ADA - The National Restaurant Association strongly supports accommodation for people with disabilities and applauds efforts to promote a cooperative approach on accessibility issues by giving small businesses 90 days to comply with an alleged ADA violation. The Association believes that such an approach will ensure a solution beneficial to both business owners and individuals with disabilities, without tying up the courts with unnecessary litigation.

WOTC - The National Restaurant Association will be working with its members to reach out to the new Congress and the new administration to garner support for a permanent extension of the Work Opportunity Tax Credit (WOTC). One in four restaurants utilizes the credit as it helps them absorb the costs that accompany the additional training and educating often needed for disadvantaged individuals who are new to the work force.

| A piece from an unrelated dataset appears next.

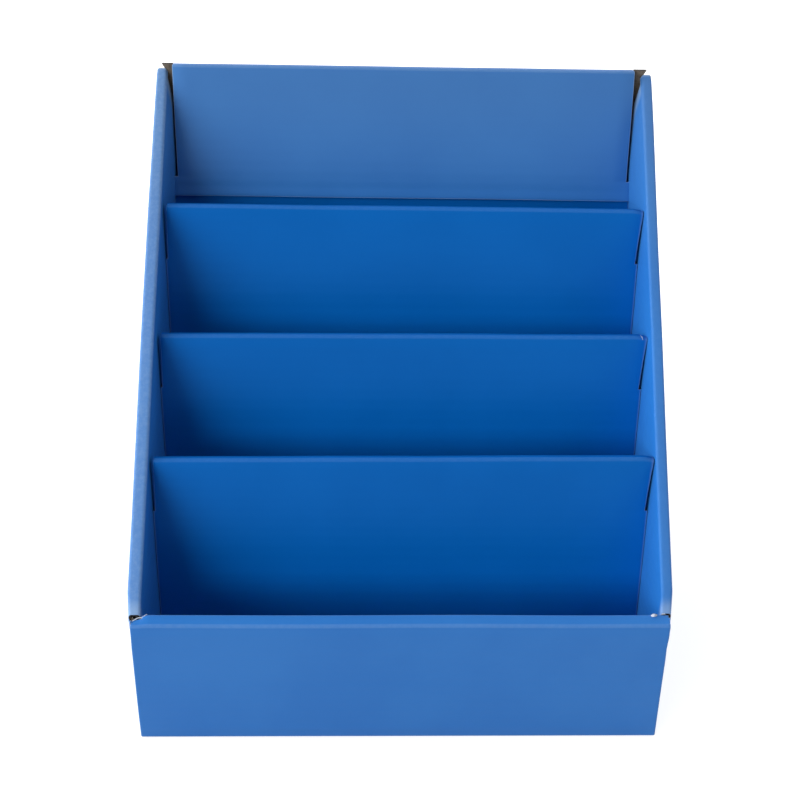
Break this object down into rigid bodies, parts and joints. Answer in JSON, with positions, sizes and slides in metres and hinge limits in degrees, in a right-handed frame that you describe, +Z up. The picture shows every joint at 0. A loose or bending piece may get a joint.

Social Security Reform – The National Restaurant Association has been pushing for Social Security reforms aimed at providing employees with more control over their retirement benefits. Given the demographics of the industry, it is clear that restaurant industry employees would be most impacted by any changes to the Social Security system. Two-thirds of this industry’s workforce are under the age of 35, and 50 percent are under the age of 25. This sector of the workforce overwhelmingly supports reforming the current system and allowing individuals more control over their savings. As a result, the Association will renew efforts to urge Congress to pass a reform proposal to strengthen the current system by adhering to the following principles:

no increases in payroll taxes;

preserving benefits for current and near-retirees; guaranteeing a minimum government safety net for all retirees; and

allowing workers to invest a portion of their payroll taxes in individually-owned and directed personal retirement accounts that can be privately invested.